Starbucks Didn't Sell Hot Coffee For 12 Years. Here's Why

Although modern Starbucks menus include freshly-brewed caffe americanos, iced chai tea lattes, and just about everything in between, these specialty drinks — which are now synonymous with the company name — were once unavailable. In fact, for the first 12 years of Starbucks history, you couldn't even buy a brewed cup of coffee in any given store. Rather, customers could purchase coffee beans, tea, and spices in bulk, as well as necessary tools used to brew beverages at home. If customers were lucky, they could sample a bit of brewed coffee to help them decide on a product, but that was the only example of a Starbucks "drink" back in the day.

During its early years, Starbucks sold gourmet coffee beans roasted by Peet's Coffee, a local brand in the company's home base of Seattle. Starbucks later began roasting its own beans, and when the business changed hands in 1987, new owner Howard Schultz ushered the Starbucks brand into a new, Italian coffeehouse-inspired era. Having fallen in love with coffee culture abroad, Schultz set about transforming Starbucks into an Americanized version of a classic coffeehouse, meaning it now served drinks to be enjoyed in its cafés. 

Starbucks locations began serving hot coffee made from its own roasted beans in-store, and also updated its logo to a more modern design and color scheme, switching from a brown logo (and brown aprons for its employees) to the green shade we associate with the company today.

Why made-to-order coffee drinks were once not as popular

It might be impossible to imagine Starbucks without its signature beverages, but if you understand the culture surrounding coffee in American history, you'll understand why cafés offering drinks on demand were a little slow to debut. In the early 1900s, coffee was advertised as a drink to enjoy at home with the family, as opposed to being something you order and consume in a public setting. Most families would purchase beans in bulk, grinding coffee themselves at home. With this being the established tradition of coffee in America, Starbucks got its start selling beans — not ready-to-drink coffee.

However, by the time Howard Schultz entered the picture in 1983, coffee had taken on more of a public-facing reputation, often served fresh and hot at coffeehouses. Inspired by his travels in Italy, Schultz convinced the Starbucks founders to not only try serving hot coffee by the cup, but to shift their focus from solely selling beans in bulk. Naturally, when Schultz's own coffee company – called Il Giornale — acquired Starbucks, the chain would embrace drink-selling even more.

With coffee becoming an increasingly social experience, more coffeehouses and shops sprang up so that customers could gather with friends and enjoy drinks together. As such, Starbucks soon expanded beyond its hometown of Seattle, and opened 17 stores by 1987 -– including its first location in Canada. As of 2022, Starbucks boasted more than 35,000 stores around the world.

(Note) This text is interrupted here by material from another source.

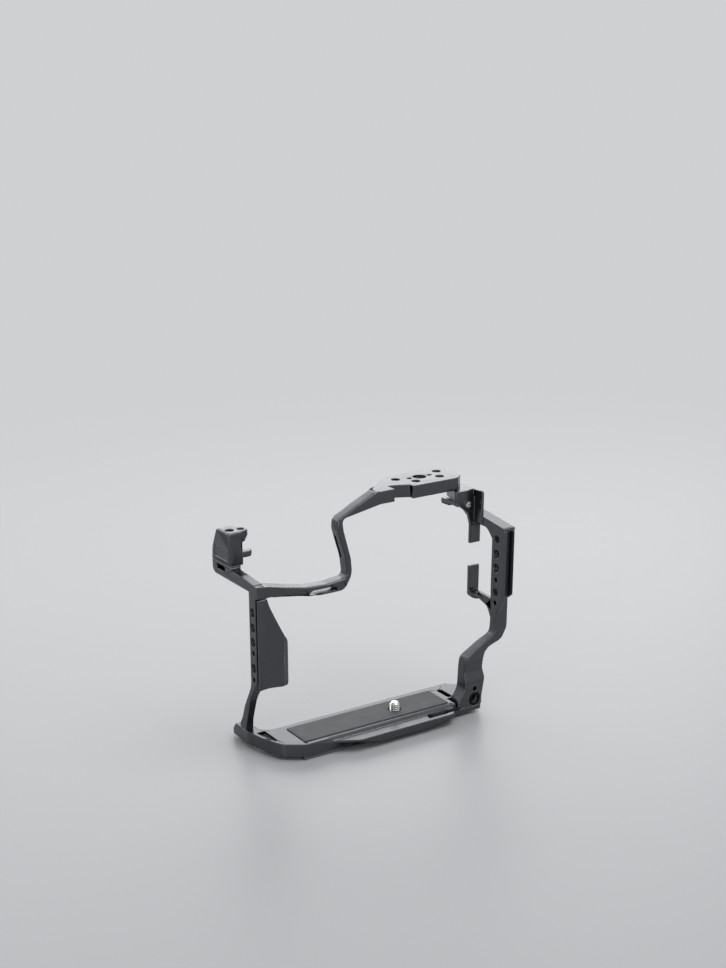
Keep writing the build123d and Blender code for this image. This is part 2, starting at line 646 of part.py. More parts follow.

Starbucks continues to push coffee culture forward

As Americans continue to be on-the-go and fixated on productivity, chains like Starbucks are making mid-day coffee breaks easier and easier. Starbucks has expanded its menu beyond just drinks, offering everything from pastries and baked goods to sandwiches and salads. And as more Americans shift toward plant-based milks over traditional dairy milk, Starbucks has followed suit, offering 10 types of dairy and dairy-free milk for most of its menu items. 

Custom drinks are another iconic and modern Starbucks offering. According to the company itself, there are more than 170,000 possible custom drink combinations you can try, when you take into consideration all the syrups, sweeteners, cold foams, espresso shots, fruit inclusions, milks, and other ingredients the chain uses in its creations. This sort of in-depth drink-making is quite the step forward from Starbucks' past.

Starbucks even launched its own app in 2009, giving customers the ability to earn rewards, pay, and even order ahead. By 2019, as much as 26% of Starbucks customers were taking advantage of the order ahead option, and the chain began offering the convenience of curbside pickup, in addition to drive-thru, delivery, and in-store pickup for such orders. None of this is to say other coffee chains aren't doing the same, but few can deny that Starbucks is an industry leader and has come quite a long way.